I would like to have a @cowStorage annotation on the field that references the CoW storage class

So the compiler can infer a mutable-if-unique constraint, for sendability and various optimizations.
So the compiler could give CoW values more aggressive lifetime semantics based on a promise that the container not expose weak references or unsafe pointers to the storage.

We could also say that a cowStorage object promises not to violate exclusivity on any of its properties. But it's not hard to just add @exclusivity(unchecked) to those properties.

Honestly, it's probably not worth trying to protect some parts of the header struct. We could just add @exclusivity(unchecked) and document that extensions promise not to violate exclusivity. Long term, there may be a better way to let people write their own CoW types than extending ManagedBuffer.

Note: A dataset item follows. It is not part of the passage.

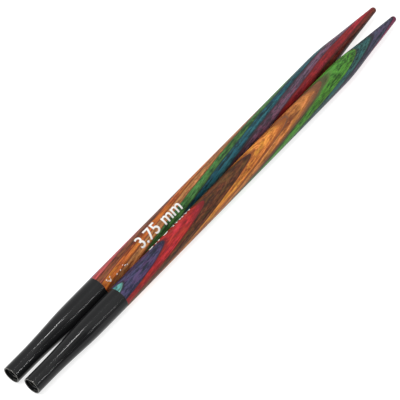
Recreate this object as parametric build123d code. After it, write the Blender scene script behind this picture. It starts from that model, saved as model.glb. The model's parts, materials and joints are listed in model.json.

lorentey · February 3, 2022, 11:31pm

Beware, verbatim bridging currently violates this promise for the standard bridged collection types -- casting to AnyObject (or NSObject/NSArray/NSDictionary/etc) exposes the raw storage reference in that case. This can be used to violate value semantics in a limited sense -- a weak/unsafe reference to the storage object may suffer action-at-a-distance effects.

lorentey · February 3, 2022, 11:39pm

Sure; I meant semantically it should count as an exclusive access. But thinking on this a little bit more, even though that may be true, it's probably no longer easily enforceable at this point. If withUnsafeMutablePointerToHeader implemented an exclusive access check, then this API would no longer be safe to use in read-only contexts. I know I've written many collection types that indiscriminately call it -- so adding the check would be source (and perhaps ABI) breaking at this point.

I'm counting this as yet another thing to dislike about ManageBuffer.

Andrew_Trick · February 4, 2022, 12:29am

Thanks, good point. The compiler would not rely on this assumption for correctness. It would just lead to a 'nil' weak ref a bit earlier in a situation where the user model is already basically broken.